Trust is no longer a communications strategy. It is structural capital, and it accumulates or erodes based on system design, not intent.
The Capital Implication
Boards should connect this directly to the balance sheet. Institutions that can demonstrate real-time, explainable control environments will attract supervisory confidence and supervisory confidence affects strategic freedom. Faster product approvals, smoother capital raises, reduced remediation risk. In contrast, institutions that face supervisory scrutiny over AI governance will find that cost of compliance rises, capital deployment slows and reputational exposure constrains strategic options precisely when flexibility matters most. Governance maturity is not a risk function outcome. It is a capital efficiency lever.
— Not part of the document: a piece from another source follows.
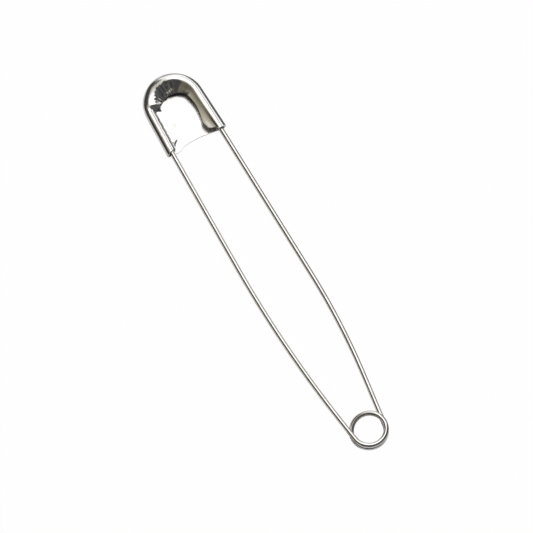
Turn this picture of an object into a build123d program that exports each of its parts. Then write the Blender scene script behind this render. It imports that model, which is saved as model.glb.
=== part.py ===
"""Large sprung-wire safety pin, closed, lying on the smooth face of its cap.

Millimetres. +Z is up, out of the open back of the cap. +Y runs from the coil to the cap.
The origin is under the middle of the pin, on the surface that it lies on.
The fixed arm is on the -X side and the pointed arm on the +X side.
"""
import math
import os

from build123d import *

# Whole pin
overall_length = 127.0

# Wire
wire_diameter = 1.45
point_length = 9.0
point_end_diameter = 0.16

# Coil
coil_outer_diameter = 11.2
coil_strand_gap = 0.47        # clear height between the two strands at the far side
coil_lead = 7.6               # degrees that each arm spreads where it leaves the coil
coil_tail = 1.3               # straight wire from the coil to the bend
bend_clearance = 0.03         # round the short length of wire where the pointed arm bends

# Arms
fixed_arm_bow = 370.0         # radius of the gentle bow
pointed_arm_bow = 220.0
arm_closing = 1.15            # degrees that each arm leans in on its way to the cap
seat_bend = 60.0              # radius where an arm levels out at the cap's mouth

# Cap
cap_length = 22.2
cap_mouth_width = 19.0
cap_height = 3.4
cap_flare = 2.2               # degrees that each side leans out towards the mouth
sheet = 0.45
front_roll = 2.0              # radius of the rolled edge at the smooth face
flap_slope = 10.0             # degrees that the turned-over flap dips towards its free edge
flap_reach = 6.6              # how far the flap is turned over before its edge is trimmed

# Trimmed edge of the flap: shares of half the mouth's width, out from the middle plane,
# and of the cap's length, down from its top
window_top_shares = (0.105, 0.284)
window_left_corner_shares = (0.484, 0.374)
window_right_corner_shares = (0.421, 0.360)
guard_waist_shares = (0.516, 0.559)
guard_heel_shares = (0.421, 0.811)
guard_curl_shares = (0.474, 0.905)
guard_toe_shares = (0.621, 0.946)
rim_end_shares = (0.768, 0.959)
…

What Boards Need to Ensure
Four things must be non-negotiable. AI explainability standards formally defined , not left to individual program teams. Decision lineage auditable end-to-end, built in from the start rather than retrofitted after an incident. Accountability for AI-influenced decisions unambiguous, someone owns the outcome. And compliance functions embedded within AI delivery lifecycles, not consulted at the end when architecture is already set.
AI and compliance must co-evolve. Treating them as parallel workstreams with a handoff point creates fragility at exactly the junction where it's most costly.
The Strategic Conclusion
AI will not reduce regulatory burden. Institutions expecting a compliance dividend from AI adoption are reading the trajectory incorrectly. What AI will do is increase scrutiny of how decisions are made, what systems influenced them, and whether institutions can defend those decisions when asked.
The advantage will belong to institutions that transform compliance into an intelligent, integrated capability rather than a defensive cost layer. In an environment where regulatory resilience determines how fast you can move with confidence, that capability becomes a growth enabler.
The institutions that understand this earliest will have the most room to scale.